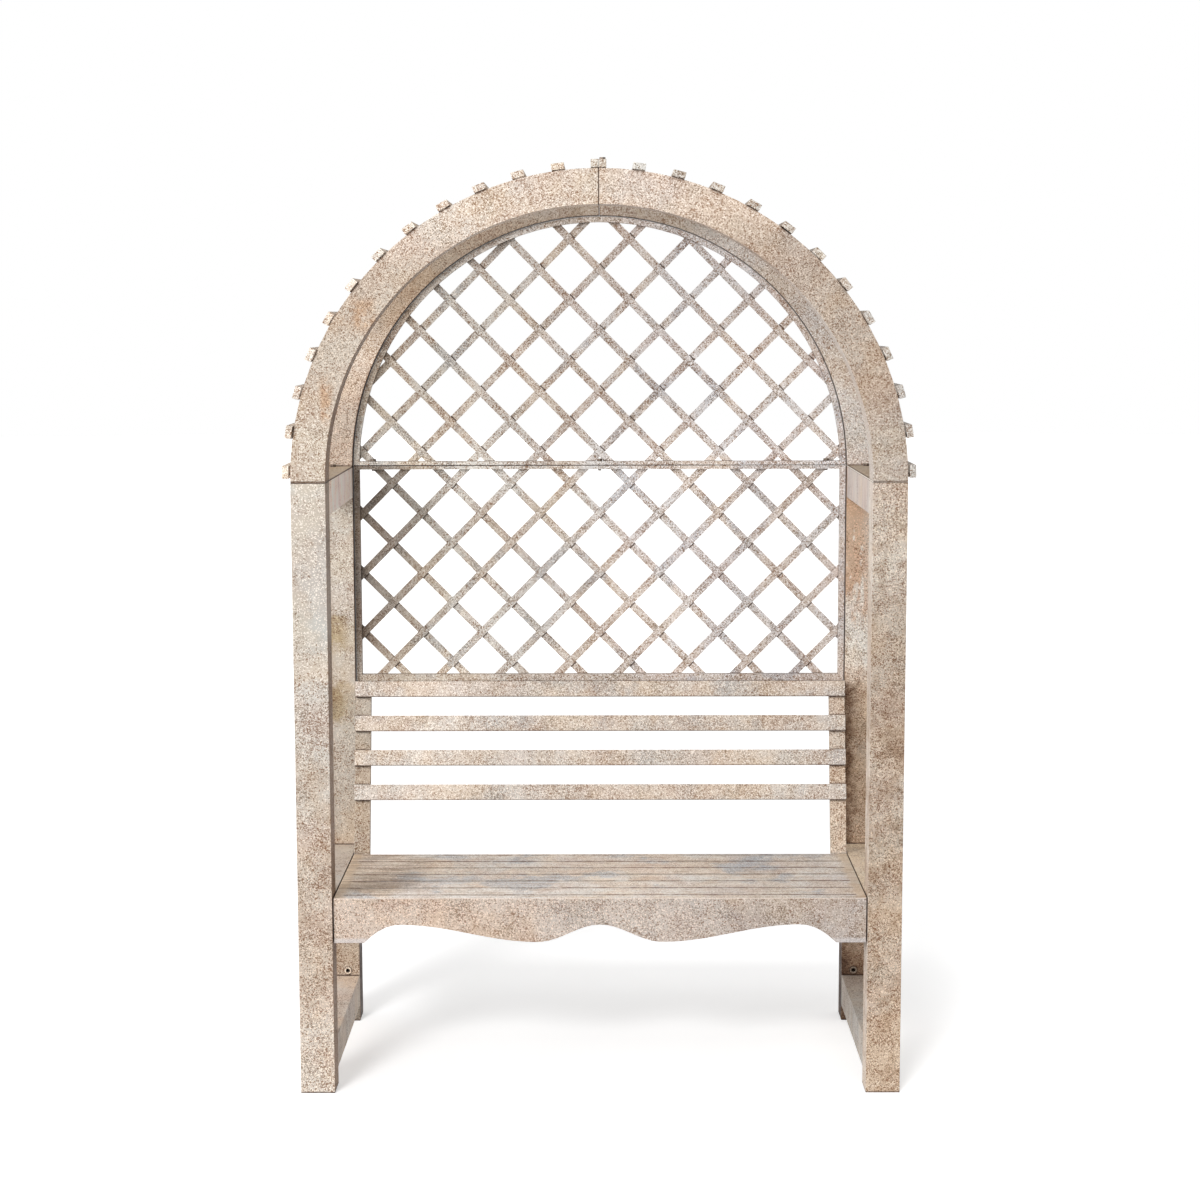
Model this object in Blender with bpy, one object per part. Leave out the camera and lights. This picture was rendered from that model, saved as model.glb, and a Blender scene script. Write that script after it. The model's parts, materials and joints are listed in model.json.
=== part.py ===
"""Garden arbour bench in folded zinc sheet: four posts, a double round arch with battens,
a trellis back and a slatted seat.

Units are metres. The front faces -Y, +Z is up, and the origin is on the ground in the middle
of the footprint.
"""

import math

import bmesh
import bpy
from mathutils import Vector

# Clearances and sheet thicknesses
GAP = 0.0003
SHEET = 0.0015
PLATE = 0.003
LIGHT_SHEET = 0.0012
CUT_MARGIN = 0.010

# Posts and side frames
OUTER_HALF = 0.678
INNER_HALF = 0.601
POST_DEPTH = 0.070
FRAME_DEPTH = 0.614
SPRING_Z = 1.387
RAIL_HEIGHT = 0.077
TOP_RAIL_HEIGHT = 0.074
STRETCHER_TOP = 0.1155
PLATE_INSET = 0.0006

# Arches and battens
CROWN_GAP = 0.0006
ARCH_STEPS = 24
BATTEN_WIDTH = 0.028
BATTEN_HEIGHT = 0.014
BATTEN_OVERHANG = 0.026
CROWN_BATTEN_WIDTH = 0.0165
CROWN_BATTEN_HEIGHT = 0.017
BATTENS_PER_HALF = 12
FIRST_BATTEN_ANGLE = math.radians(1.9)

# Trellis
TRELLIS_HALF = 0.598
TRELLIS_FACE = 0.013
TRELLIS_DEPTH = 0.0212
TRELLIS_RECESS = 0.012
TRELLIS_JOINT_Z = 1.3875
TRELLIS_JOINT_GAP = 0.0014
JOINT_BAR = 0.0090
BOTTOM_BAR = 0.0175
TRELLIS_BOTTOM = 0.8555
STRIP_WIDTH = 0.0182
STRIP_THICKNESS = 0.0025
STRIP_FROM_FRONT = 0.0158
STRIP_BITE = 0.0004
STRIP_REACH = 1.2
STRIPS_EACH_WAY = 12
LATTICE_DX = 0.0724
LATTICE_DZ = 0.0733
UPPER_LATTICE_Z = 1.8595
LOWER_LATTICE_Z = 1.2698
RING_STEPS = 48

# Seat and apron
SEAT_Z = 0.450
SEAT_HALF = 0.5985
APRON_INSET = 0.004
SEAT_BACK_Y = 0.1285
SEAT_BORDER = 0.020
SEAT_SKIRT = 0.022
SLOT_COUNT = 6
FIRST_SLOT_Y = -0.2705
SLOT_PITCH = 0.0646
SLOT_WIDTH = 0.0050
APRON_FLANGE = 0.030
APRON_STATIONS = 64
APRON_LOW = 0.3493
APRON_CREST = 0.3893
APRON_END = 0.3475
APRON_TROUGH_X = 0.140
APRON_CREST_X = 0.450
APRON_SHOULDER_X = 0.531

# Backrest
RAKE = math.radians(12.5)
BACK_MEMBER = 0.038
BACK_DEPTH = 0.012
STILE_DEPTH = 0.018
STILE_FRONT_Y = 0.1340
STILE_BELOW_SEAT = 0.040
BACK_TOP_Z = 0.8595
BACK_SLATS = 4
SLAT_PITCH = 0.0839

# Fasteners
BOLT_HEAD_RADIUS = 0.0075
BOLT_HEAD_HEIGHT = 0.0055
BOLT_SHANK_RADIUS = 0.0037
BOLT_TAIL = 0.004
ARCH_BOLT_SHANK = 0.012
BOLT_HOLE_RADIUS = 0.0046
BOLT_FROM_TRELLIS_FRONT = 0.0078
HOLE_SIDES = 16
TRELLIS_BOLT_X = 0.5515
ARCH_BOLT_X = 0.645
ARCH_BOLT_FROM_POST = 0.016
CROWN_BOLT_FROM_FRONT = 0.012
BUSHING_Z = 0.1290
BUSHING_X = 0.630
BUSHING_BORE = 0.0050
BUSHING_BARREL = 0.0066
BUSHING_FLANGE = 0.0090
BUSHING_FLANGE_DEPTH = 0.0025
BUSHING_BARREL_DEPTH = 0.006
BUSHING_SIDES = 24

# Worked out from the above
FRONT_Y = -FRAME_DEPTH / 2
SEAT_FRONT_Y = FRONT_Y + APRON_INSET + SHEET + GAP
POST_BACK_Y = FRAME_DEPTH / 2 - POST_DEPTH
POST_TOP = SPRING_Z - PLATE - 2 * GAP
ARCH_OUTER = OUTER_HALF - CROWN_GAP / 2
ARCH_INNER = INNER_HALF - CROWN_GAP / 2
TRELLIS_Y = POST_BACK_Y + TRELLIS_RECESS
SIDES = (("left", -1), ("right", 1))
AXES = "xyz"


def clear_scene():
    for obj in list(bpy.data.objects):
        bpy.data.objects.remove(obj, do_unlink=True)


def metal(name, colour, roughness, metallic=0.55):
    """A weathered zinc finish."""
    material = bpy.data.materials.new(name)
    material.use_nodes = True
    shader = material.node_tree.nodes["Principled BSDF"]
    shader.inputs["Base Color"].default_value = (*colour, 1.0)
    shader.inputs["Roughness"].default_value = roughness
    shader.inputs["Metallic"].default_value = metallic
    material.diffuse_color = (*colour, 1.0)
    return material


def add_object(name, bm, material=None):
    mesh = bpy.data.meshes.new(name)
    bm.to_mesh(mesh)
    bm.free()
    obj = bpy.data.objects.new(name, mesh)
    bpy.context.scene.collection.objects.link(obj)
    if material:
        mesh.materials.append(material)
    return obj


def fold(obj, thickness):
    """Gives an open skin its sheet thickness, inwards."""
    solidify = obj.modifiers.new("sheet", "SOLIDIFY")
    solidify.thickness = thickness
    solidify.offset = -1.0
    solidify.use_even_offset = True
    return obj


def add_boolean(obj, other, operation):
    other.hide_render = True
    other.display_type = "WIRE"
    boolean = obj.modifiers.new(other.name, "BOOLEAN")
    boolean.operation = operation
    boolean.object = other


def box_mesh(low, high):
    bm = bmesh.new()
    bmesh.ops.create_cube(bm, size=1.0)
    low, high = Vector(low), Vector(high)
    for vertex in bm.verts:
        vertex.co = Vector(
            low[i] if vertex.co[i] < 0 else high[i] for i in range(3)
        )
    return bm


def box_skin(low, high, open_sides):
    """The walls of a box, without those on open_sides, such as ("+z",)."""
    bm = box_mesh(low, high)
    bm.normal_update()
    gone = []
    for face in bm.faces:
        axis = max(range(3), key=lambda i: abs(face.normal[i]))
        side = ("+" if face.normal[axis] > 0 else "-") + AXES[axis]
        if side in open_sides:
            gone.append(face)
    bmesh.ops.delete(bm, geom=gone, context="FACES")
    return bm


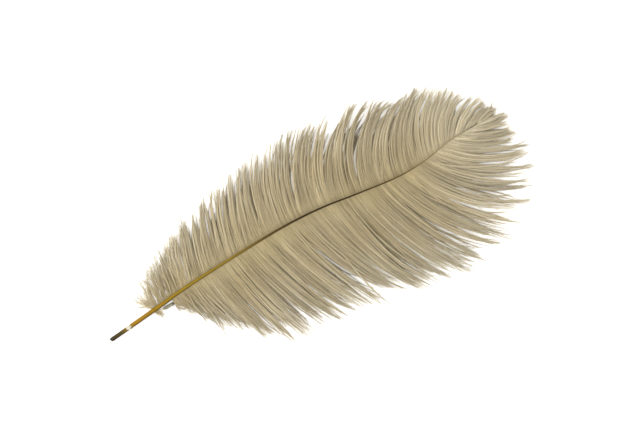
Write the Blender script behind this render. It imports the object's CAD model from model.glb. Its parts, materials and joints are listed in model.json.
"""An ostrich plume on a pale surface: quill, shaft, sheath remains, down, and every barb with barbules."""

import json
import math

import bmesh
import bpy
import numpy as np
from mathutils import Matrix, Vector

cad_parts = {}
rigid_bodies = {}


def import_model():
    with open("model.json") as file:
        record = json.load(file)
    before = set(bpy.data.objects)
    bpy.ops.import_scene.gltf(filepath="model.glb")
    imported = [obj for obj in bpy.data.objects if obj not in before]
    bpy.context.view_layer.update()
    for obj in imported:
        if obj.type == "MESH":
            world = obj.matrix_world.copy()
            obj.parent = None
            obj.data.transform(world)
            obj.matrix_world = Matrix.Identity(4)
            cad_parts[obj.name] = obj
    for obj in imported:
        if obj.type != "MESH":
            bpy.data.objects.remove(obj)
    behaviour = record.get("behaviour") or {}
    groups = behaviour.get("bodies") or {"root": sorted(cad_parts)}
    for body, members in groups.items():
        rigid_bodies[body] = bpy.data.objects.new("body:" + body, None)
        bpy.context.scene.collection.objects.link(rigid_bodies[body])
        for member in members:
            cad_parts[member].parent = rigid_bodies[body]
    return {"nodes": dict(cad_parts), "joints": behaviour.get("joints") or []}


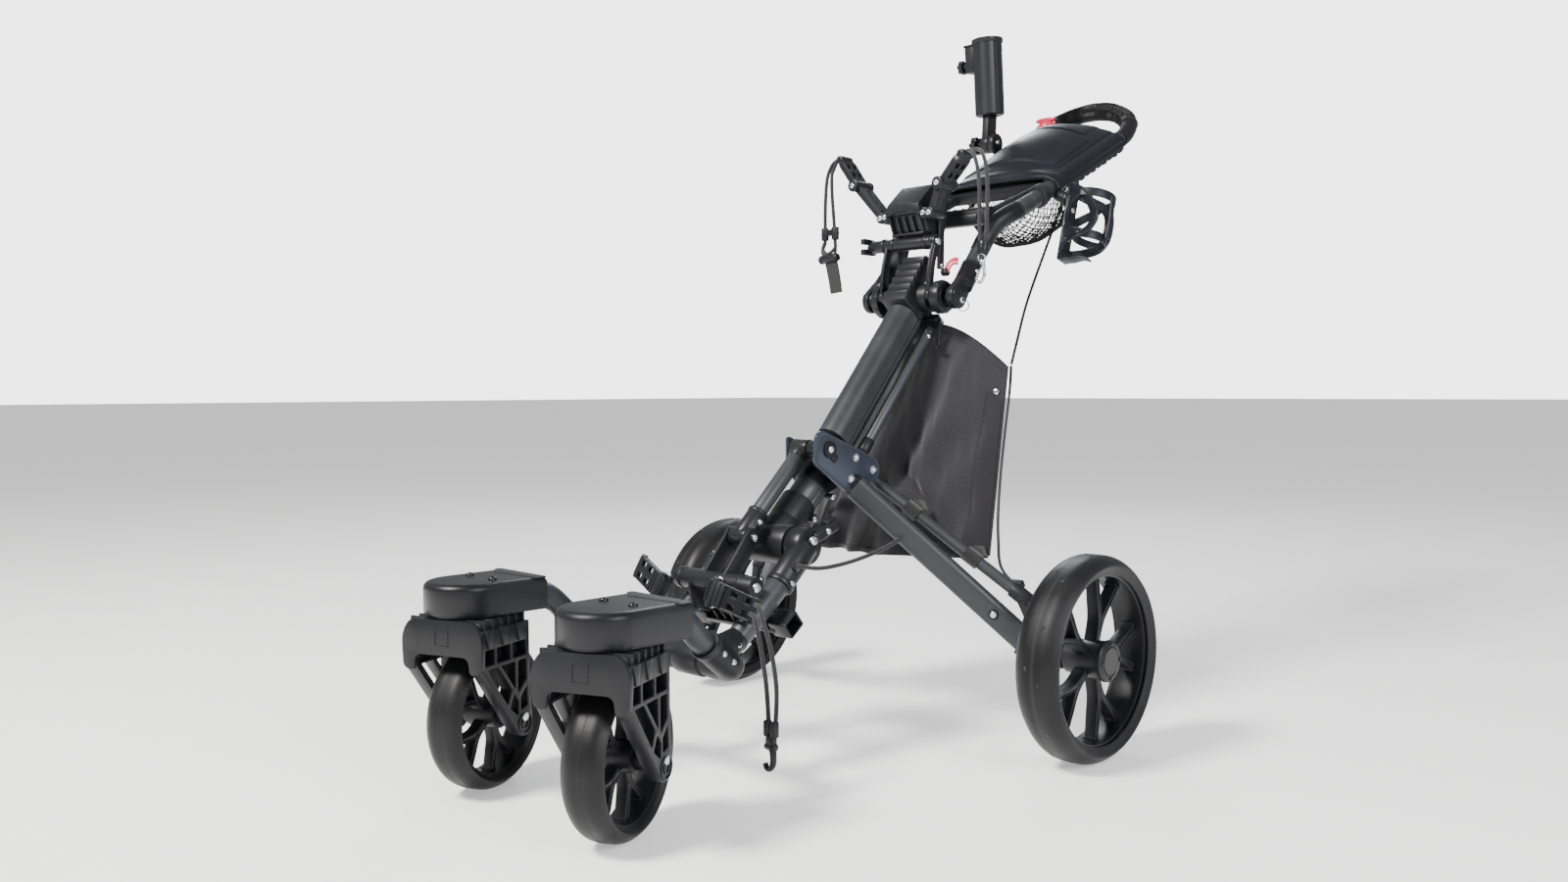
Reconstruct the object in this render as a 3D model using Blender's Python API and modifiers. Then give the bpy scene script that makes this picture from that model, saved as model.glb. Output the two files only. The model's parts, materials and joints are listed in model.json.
┄┄┄┄┄┄
* _Exercise instructions_
Set down, exactly as written, each line of the data from its opening line through the one containing "a trellis back and a slatted seat.". Output nothing more.

* _Finished exercise_
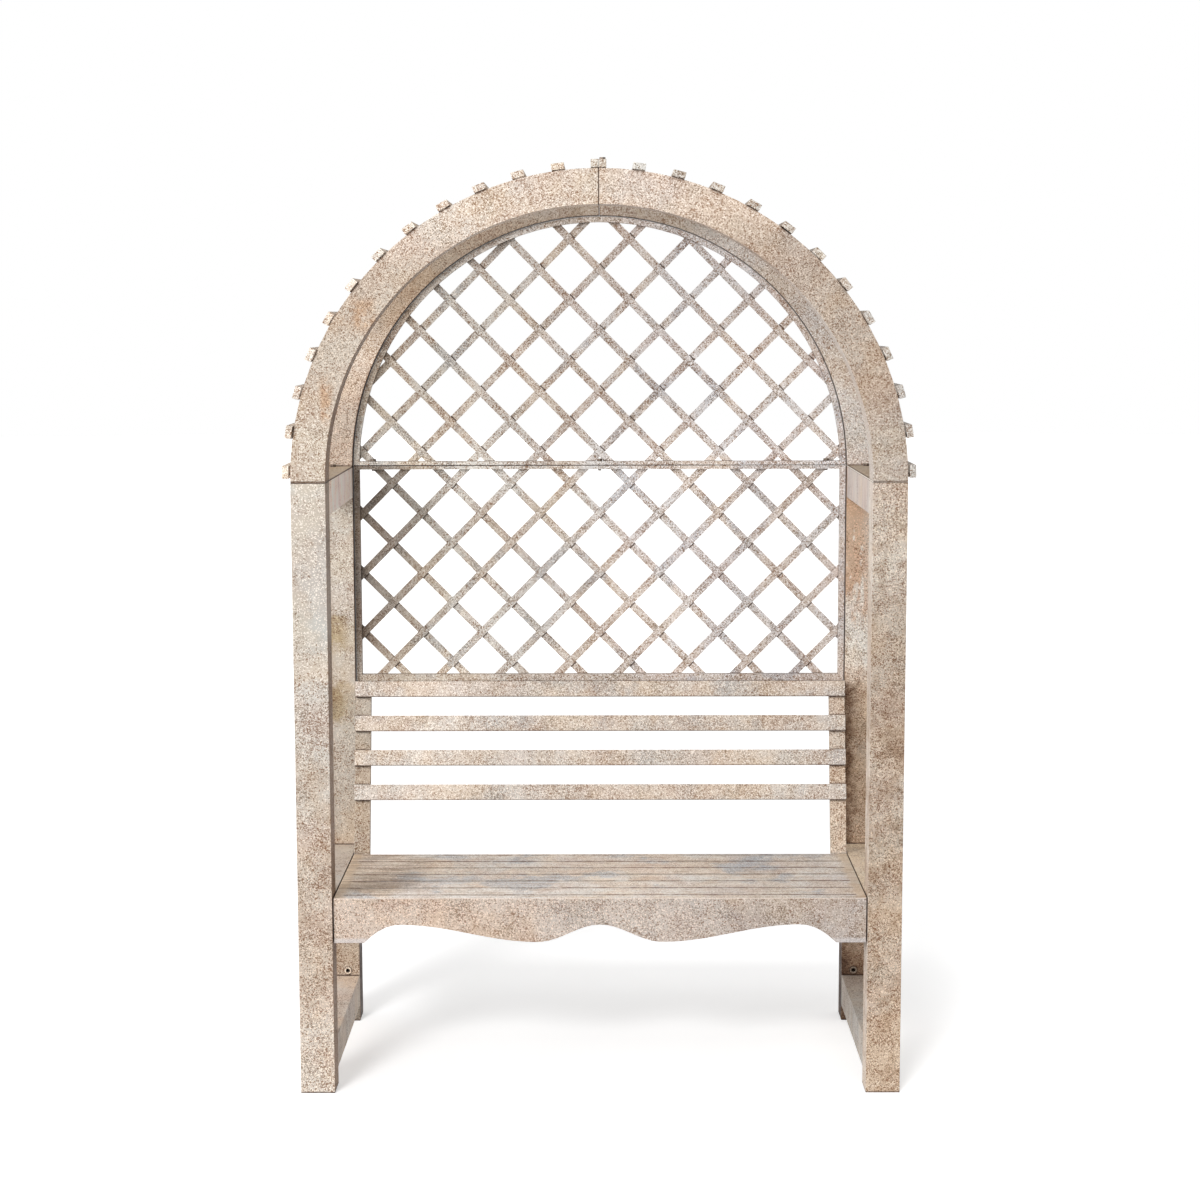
Model this object in Blender with bpy, one object per part. Leave out the camera and lights. This picture was rendered from that model, saved as model.glb, and a Blender scene script. Write that script after it. The model's parts, materials and joints are listed in model.json.
=== part.py ===
"""Garden arbour bench in folded zinc sheet: four posts, a double round arch with battens,
a trellis back and a slatted seat.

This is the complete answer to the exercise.